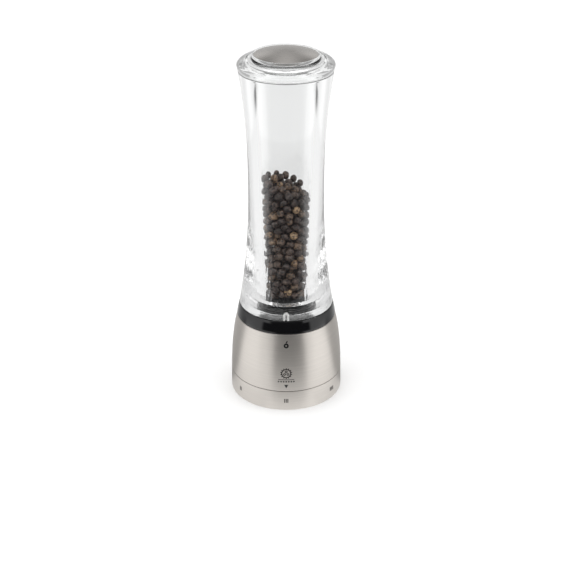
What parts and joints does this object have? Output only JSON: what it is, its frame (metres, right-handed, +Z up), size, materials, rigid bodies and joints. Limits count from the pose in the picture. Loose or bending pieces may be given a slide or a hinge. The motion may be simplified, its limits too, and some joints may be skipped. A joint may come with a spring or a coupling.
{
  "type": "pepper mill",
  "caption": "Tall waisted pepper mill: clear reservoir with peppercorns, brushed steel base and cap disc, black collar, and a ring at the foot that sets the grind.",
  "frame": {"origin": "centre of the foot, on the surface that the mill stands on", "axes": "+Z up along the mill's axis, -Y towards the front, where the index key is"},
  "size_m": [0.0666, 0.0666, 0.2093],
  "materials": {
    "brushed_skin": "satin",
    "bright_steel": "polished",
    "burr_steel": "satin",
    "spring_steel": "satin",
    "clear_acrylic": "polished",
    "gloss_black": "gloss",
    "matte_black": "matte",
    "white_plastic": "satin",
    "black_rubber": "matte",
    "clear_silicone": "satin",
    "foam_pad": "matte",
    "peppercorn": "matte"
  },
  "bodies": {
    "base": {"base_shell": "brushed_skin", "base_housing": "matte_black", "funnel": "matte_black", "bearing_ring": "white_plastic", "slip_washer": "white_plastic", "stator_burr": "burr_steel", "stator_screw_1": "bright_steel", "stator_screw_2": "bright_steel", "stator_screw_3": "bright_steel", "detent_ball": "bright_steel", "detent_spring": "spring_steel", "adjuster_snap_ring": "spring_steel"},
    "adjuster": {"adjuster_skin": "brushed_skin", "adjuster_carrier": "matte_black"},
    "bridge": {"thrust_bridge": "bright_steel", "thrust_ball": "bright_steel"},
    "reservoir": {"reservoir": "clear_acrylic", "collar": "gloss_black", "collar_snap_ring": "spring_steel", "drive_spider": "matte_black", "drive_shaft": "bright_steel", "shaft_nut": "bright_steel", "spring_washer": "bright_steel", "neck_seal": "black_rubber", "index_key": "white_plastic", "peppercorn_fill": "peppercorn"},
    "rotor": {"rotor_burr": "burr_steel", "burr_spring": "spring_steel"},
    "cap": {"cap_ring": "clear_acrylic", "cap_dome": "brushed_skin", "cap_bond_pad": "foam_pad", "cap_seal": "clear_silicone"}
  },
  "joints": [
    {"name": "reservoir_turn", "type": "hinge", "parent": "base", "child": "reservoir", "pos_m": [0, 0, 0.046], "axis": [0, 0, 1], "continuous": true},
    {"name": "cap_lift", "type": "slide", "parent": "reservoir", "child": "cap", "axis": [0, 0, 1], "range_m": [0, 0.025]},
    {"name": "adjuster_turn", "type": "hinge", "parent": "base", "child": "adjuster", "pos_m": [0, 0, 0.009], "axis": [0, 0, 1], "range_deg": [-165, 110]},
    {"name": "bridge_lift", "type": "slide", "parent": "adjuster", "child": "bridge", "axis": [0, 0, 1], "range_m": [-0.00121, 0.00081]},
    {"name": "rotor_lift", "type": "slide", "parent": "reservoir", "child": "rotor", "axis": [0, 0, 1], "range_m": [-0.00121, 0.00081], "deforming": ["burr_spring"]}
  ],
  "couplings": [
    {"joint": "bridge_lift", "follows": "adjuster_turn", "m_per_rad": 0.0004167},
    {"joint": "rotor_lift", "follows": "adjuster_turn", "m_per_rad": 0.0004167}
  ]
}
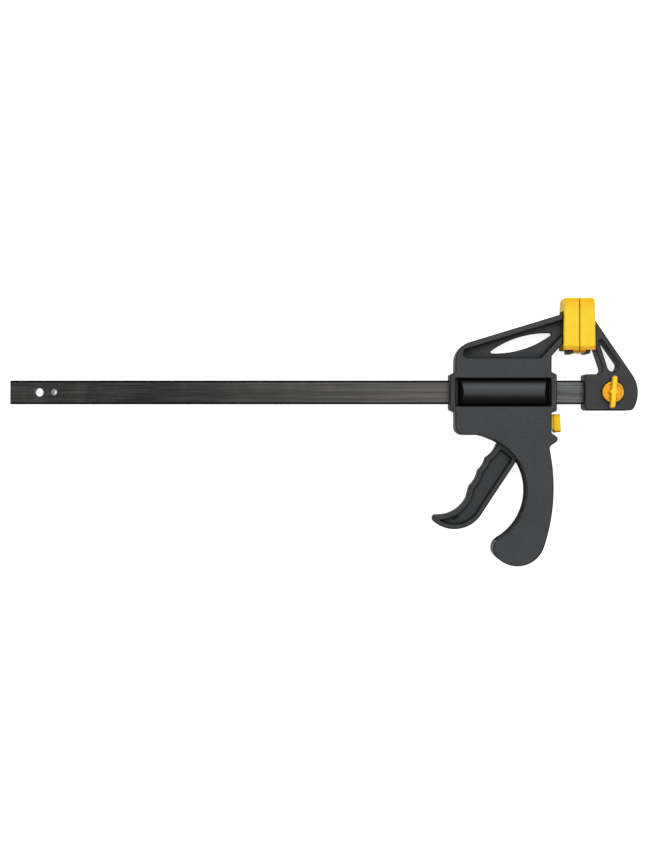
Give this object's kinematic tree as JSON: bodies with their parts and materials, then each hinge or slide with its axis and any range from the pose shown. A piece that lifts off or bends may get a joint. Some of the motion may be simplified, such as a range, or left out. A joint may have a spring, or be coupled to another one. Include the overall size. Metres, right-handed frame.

Exercise task: Identify each line holding the string "joints", and copy it out.

Expected answer:
What parts and joints does this object have? Output only JSON: what it is, its frame (metres, right-handed, +Z up), size, materials, rigid bodies and joints. Limits count from the pose in the picture. Loose or bending pieces may be given a slide or a hinge. The motion may be simplified, its limits too, and some joints may be skipped. A joint may come with a spring or a coupling.
  "joints": [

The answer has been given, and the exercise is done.